Wherever such things have been under discussion, I have always taken an interest also in such a seeking on the part of human souls as is manifested in spiritualism. Modern spiritualism is a way toward the spirit for such souls as would seek for the spirit in external – almost experimental – ways because they cannot any longer experience the real, the true, the genuine in a spiritual manner. It is just the sort of person who interests himself in an entirely objective manner in spiritualism, without himself having the desire to investigate something by means of it, who can see through to correct conceptions of the purpose and the errors of spiritualism. My own research moves always by a different path from that of spiritualism in any of its forms. Indeed, there were opportunities in Weimar for interesting intercourse with spiritualists; for there was an intense interest for a long time among the artists in this way of seeking to relate oneself to the spiritual. But there came to me from my intercourse with the two souls – he of Weimar was named Eunicke – an access of strength for the writing of my Philosophy of Spiritual Activity. What I aspired to do in that book was this: First, the book is the product of my way of philosophical thinking during the eighties; in the second place, it is the product also of my general concrete perception in the spiritual world; but in the third place, it was reinforced through my participation in the spiritual experiences of those two souls. In these I had before me the ascent which man owes to this natural-scientific world-conception. But I had in them also the fear which noble souls feel of entering vitally into the will-element of this world-conception. These souls shrank back from the moral effects of such a world-conception.

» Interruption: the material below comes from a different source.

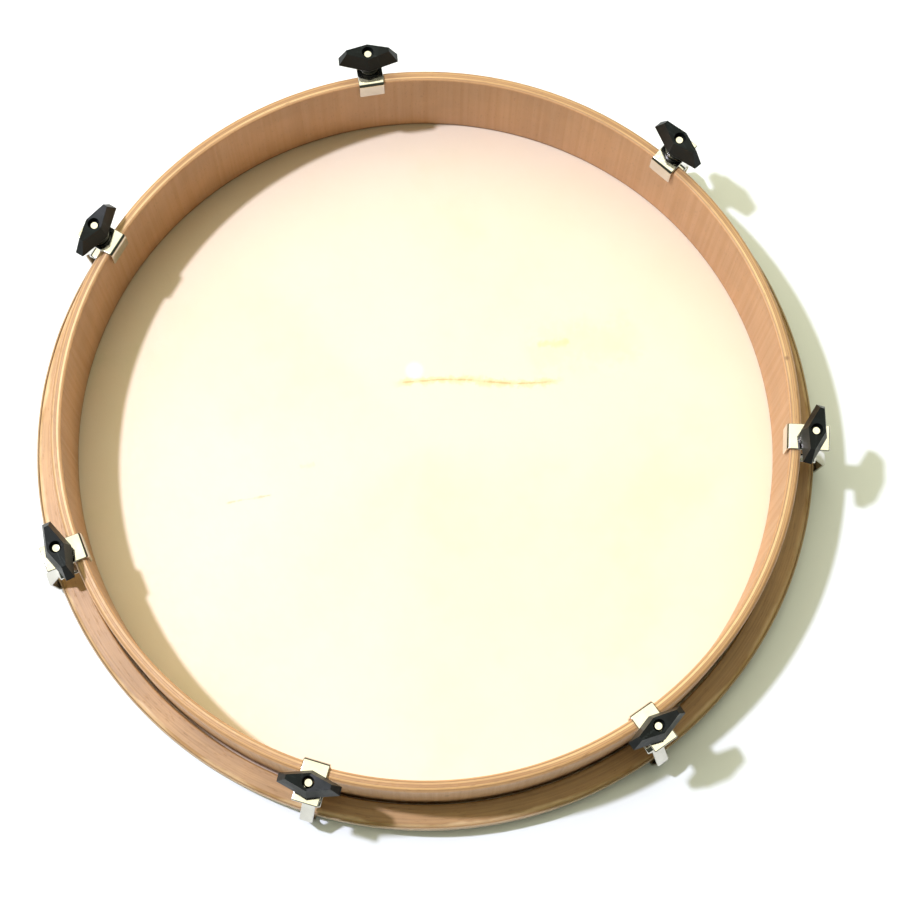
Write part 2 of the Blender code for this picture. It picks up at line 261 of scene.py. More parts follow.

Now I sought in my Philosophy of Spiritual Activity for that force which leads from the ethically neutral ideal world of natural science into the world of moral impulse. I sought to show how the man who knows himself as a self-enclosed being of a spiritual sort because he lives in ideas which are no longer streaming out from the spirit but are stimulated by material being, can nevertheless evolve out of his own being an intuition for the moral. In this way the moral shines in the individuality now made free as individual impulsion toward the moral, just as ideas arise from the perception of nature.

The two souls had not pressed on to this moral intuition. Hence they shrank back (unconsciously) from life because this could have been maintained only in the sense of natural-scientific ideas not as yet extended further. I spoke at that time of “moral fantasy” as the source of the moral in the isolated human individuality. I was far from any intention of referring to this source as to something not wholly real. On the contrary, I wished to point out in fantasy the force which helps the spiritual world in all its aspects to break through into the individual man. Of course, if one is to attain to a real experience of the spiritual, then it is necessary that the spiritual forces of knowledge should enter into one – imagination, inspiration, intuition. But to a man conscious of himself as an individual the first ray of a spiritual revelation comes by means of fantasy; and we observe, indeed, in Goethe the way in which fantasy holds aloof from everything fantastic, and becomes a picture of the spiritually real.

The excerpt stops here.